* _GIVEN INFORMATION_:
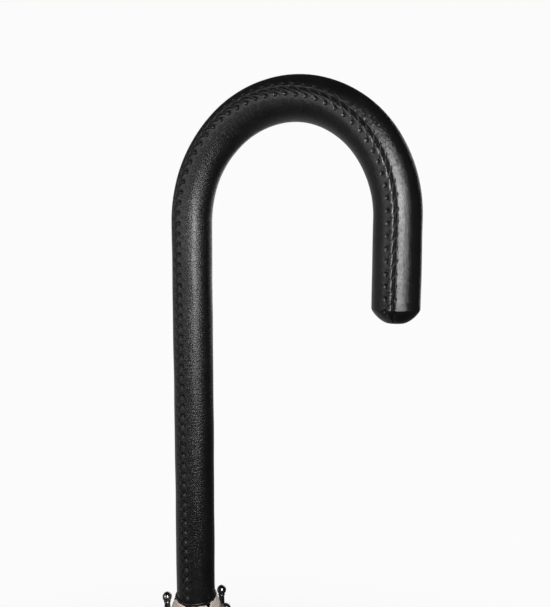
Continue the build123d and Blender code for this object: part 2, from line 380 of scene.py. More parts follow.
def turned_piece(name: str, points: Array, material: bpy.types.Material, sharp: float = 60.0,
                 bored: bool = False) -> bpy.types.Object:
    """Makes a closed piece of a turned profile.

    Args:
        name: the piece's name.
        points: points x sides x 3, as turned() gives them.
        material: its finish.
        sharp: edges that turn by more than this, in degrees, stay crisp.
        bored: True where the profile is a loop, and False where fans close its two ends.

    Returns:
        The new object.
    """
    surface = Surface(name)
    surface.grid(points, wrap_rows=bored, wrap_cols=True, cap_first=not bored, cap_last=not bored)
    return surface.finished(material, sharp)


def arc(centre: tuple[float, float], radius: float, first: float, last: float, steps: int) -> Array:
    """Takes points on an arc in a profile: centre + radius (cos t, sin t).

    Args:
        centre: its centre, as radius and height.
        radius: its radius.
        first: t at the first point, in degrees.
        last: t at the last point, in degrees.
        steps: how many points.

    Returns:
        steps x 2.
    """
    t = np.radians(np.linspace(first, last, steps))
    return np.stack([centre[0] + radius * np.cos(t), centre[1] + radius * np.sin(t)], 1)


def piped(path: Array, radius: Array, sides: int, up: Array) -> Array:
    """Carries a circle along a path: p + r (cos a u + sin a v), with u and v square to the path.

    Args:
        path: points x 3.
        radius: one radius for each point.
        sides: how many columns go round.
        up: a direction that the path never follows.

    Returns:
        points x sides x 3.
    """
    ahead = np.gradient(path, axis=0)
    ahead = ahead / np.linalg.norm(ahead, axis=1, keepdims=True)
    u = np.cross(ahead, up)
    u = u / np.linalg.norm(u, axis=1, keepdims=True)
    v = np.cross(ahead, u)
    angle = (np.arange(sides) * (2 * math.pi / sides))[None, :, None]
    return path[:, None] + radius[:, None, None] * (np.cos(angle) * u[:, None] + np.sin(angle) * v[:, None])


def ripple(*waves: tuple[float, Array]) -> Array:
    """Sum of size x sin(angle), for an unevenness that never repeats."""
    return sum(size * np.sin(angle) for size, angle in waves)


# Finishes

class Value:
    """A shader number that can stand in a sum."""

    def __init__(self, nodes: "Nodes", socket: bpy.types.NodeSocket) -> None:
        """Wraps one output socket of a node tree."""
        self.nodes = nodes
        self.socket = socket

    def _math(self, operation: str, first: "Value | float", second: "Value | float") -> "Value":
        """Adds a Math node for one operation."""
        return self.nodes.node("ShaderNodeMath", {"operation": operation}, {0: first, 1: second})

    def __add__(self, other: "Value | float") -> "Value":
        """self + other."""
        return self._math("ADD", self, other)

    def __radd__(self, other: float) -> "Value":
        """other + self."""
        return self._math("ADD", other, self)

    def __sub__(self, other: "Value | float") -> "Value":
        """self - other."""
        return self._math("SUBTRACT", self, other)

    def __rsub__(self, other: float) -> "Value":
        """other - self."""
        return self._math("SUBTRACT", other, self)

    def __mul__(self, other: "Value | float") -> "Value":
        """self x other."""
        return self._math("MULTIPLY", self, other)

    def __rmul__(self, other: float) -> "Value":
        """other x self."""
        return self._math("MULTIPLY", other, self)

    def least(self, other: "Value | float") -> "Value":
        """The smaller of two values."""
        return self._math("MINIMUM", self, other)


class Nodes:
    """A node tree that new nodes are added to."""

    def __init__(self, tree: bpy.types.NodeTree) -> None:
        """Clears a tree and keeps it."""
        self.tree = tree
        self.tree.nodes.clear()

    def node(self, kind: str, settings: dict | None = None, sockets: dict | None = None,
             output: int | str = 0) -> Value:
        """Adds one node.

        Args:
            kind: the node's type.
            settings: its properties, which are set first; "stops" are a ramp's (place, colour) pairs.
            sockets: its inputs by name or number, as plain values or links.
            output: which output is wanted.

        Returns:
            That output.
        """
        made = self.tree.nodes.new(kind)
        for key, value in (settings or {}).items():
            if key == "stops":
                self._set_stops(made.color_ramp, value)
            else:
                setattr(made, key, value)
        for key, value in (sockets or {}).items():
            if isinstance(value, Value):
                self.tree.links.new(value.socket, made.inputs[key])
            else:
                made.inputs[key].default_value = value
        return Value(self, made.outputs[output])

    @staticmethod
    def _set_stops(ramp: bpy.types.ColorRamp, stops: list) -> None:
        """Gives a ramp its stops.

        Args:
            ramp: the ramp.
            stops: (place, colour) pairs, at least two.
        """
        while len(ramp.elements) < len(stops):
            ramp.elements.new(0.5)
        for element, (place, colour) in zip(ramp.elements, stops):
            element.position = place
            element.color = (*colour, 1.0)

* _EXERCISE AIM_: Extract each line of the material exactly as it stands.

* _WORKED ANSWER_:
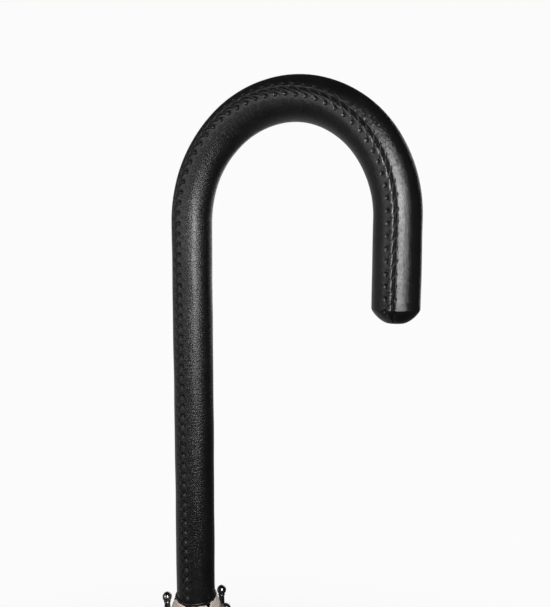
Continue the build123d and Blender code for this object: part 2, from line 380 of scene.py. More parts follow.
def turned_piece(name: str, points: Array, material: bpy.types.Material, sharp: float = 60.0,
                 bored: bool = False) -> bpy.types.Object:
    """Makes a closed piece of a turned profile.

    Args:
        name: the piece's name.
        points: points x sides x 3, as turned() gives them.
        material: its finish.
        sharp: edges that turn by more than this, in degrees, stay crisp.
        bored: True where the profile is a loop, and False where fans close its two ends.

    Returns:
        The new object.
    """
    surface = Surface(name)
    surface.grid(points, wrap_rows=bored, wrap_cols=True, cap_first=not bored, cap_last=not bored)
    return surface.finished(material, sharp)


def arc(centre: tuple[float, float], radius: float, first: float, last: float, steps: int) -> Array:
    """Takes points on an arc in a profile: centre + radius (cos t, sin t).

    Args:
        centre: its centre, as radius and height.
        radius: its radius.
        first: t at the first point, in degrees.
        last: t at the last point, in degrees.
        steps: how many points.

    Returns:
        steps x 2.
    """
    t = np.radians(np.linspace(first, last, steps))
    return np.stack([centre[0] + radius * np.cos(t), centre[1] + radius * np.sin(t)], 1)


def piped(path: Array, radius: Array, sides: int, up: Array) -> Array:
    """Carries a circle along a path: p + r (cos a u + sin a v), with u and v square to the path.

    Args:
        path: points x 3.
        radius: one radius for each point.
        sides: how many columns go round.
        up: a direction that the path never follows.

    Returns:
        points x sides x 3.
    """
    ahead = np.gradient(path, axis=0)
    ahead = ahead / np.linalg.norm(ahead, axis=1, keepdims=True)
    u = np.cross(ahead, up)
    u = u / np.linalg.norm(u, axis=1, keepdims=True)
    v = np.cross(ahead, u)
    angle = (np.arange(sides) * (2 * math.pi / sides))[None, :, None]
    return path[:, None] + radius[:, None, None] * (np.cos(angle) * u[:, None] + np.sin(angle) * v[:, None])


def ripple(*waves: tuple[float, Array]) -> Array:
    """Sum of size x sin(angle), for an unevenness that never repeats."""
    return sum(size * np.sin(angle) for size, angle in waves)


# Finishes

class Value:
    """A shader number that can stand in a sum."""

    def __init__(self, nodes: "Nodes", socket: bpy.types.NodeSocket) -> None:
        """Wraps one output socket of a node tree."""
        self.nodes = nodes
        self.socket = socket

    def _math(self, operation: str, first: "Value | float", second: "Value | float") -> "Value":
        """Adds a Math node for one operation."""
        return self.nodes.node("ShaderNodeMath", {"operation": operation}, {0: first, 1: second})

    def __add__(self, other: "Value | float") -> "Value":
        """self + other."""
        return self._math("ADD", self, other)

    def __radd__(self, other: float) -> "Value":
        """other + self."""
        return self._math("ADD", other, self)

    def __sub__(self, other: "Value | float") -> "Value":
        """self - other."""
        return self._math("SUBTRACT", self, other)

    def __rsub__(self, other: float) -> "Value":
        """other - self."""
        return self._math("SUBTRACT", other, self)

    def __mul__(self, other: "Value | float") -> "Value":
        """self x other."""
        return self._math("MULTIPLY", self, other)

    def __rmul__(self, other: float) -> "Value":
        """other x self."""
        return self._math("MULTIPLY", other, self)

    def least(self, other: "Value | float") -> "Value":
        """The smaller of two values."""
        return self._math("MINIMUM", self, other)


class Nodes:
    """A node tree that new nodes are added to."""

    def __init__(self, tree: bpy.types.NodeTree) -> None:
        """Clears a tree and keeps it."""
        self.tree = tree
        self.tree.nodes.clear()

    def node(self, kind: str, settings: dict | None = None, sockets: dict | None = None,
             output: int | str = 0) -> Value:
        """Adds one node.

        Args:
            kind: the node's type.
            settings: its properties, which are set first; "stops" are a ramp's (place, colour) pairs.
            sockets: its inputs by name or number, as plain values or links.
            output: which output is wanted.

        Returns:
            That output.
        """
        made = self.tree.nodes.new(kind)
        for key, value in (settings or {}).items():
            if key == "stops":
                self._set_stops(made.color_ramp, value)
            else:
                setattr(made, key, value)
        for key, value in (sockets or {}).items():
            if isinstance(value, Value):
                self.tree.links.new(value.socket, made.inputs[key])
            else:
                made.inputs[key].default_value = value
        return Value(self, made.outputs[output])

    @staticmethod
    def _set_stops(ramp: bpy.types.ColorRamp, stops: list) -> None:
        """Gives a ramp its stops.

        Args:
            ramp: the ramp.
            stops: (place, colour) pairs, at least two.
        """
        while len(ramp.elements) < len(stops):
            ramp.elements.new(0.5)
        for element, (place, colour) in zip(ramp.elements, stops):
            element.position = place
            element.color = (*colour, 1.0)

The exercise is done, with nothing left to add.